I had a lovely afternoon with her, visiting three different stores and ended up buying a gorgeous green skirt, a little brooch, and a pair of shoes that fit as if they were made for me, which had been waiting for years in the store as no one had small enough feet (mine are tiny, as in I can fit kids shoes if need be).
Olga was super helpful, finding colours and styles based on what I’d said I like but also what she saw me glancing at, and what she thought might suit. I actually found some new styles that I never look at for myself but now really like! Also, although I bought a few things, there was no pressure to buy anything. I’d recommend this if you have a few spare hours one afternoon in Amsterdam and looking to do something a bit different.

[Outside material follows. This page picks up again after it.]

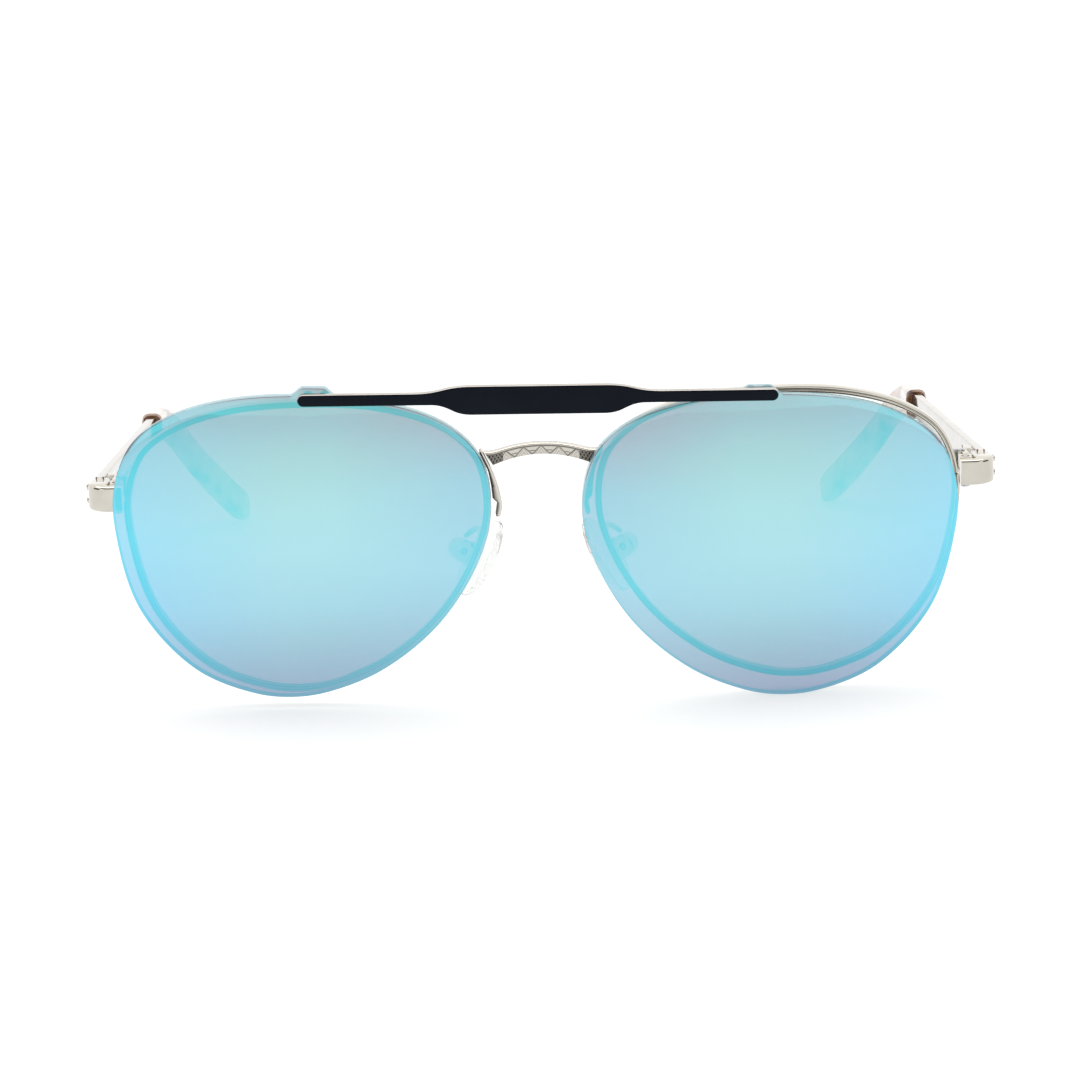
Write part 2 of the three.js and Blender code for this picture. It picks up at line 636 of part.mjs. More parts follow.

I had been really hoping to visit the Anne Frank house/museum, but so are many other people visiting Amsterdam. Some things you should know (and which is said on the website) are that 80% tickets for the day go on sale two months ahead of time at midday, Amsterdam time. 20% of the tickets go on sale on the day itself at 9am Amsterdam time.
Now, I hadn’t organised mine in advance so was after the tickets that go on sale on the day. The first day I tried was a failure.
I got up early and ready to go and logged on around 8am, and was put into a queue. The website says if there are more than 200 in the queue in front of you, then don’t bother waiting, as there are only 200 tickets (that’s the 20% raw number) and obviously some people in the queue will likely buy multiple tickets. The queue slowly counted down and then I got redirected to the page, still before 9am at approximately 8.30am, and found only the standard message saying tickets for that day were sold out but would come online at 9am. So I reloaded the page and ended up in the queue again with 1400 people in front of me at which point I gave up for the day.
The second day I had more success. I set alarms for 5am, 6am and 7am. Each time I ended up in a queue that had only a few people in front and quickly ended up at the page saying there were no tickets available and please long on at 9am. So, at 7.30 I opened up a few different browsers and had the page in each, with each at a different point in the queue. Slowly but surely I made my way to the front of the queue until it was almost 9am and most of my queues had reached the front with only one still going. Even that reached the front just before 9am.
At this point I had a mixture of desperation and also a weird hunch. Although the site implied that the queue was to buy a ticket, the tickets were not yet released. I wondered if the queue was actually to get to the ticket page. So, as 9am ticked over I started clicking repeatedly on the date I wanted the tickets for (today). The page refreshed several times with no luck and then suddenly it refreshed and there were options to buy tickets!
So, if you are looking to get Anne Frank tickets be aware of this when queuing online!
The museum is definitely worth going, so was worth the stress of trying to get tickets. Make sure to get there for your assigned time, and ideally near the start of the queue for that time, as the house gets progressively crowded as people move through taking their time to read everything.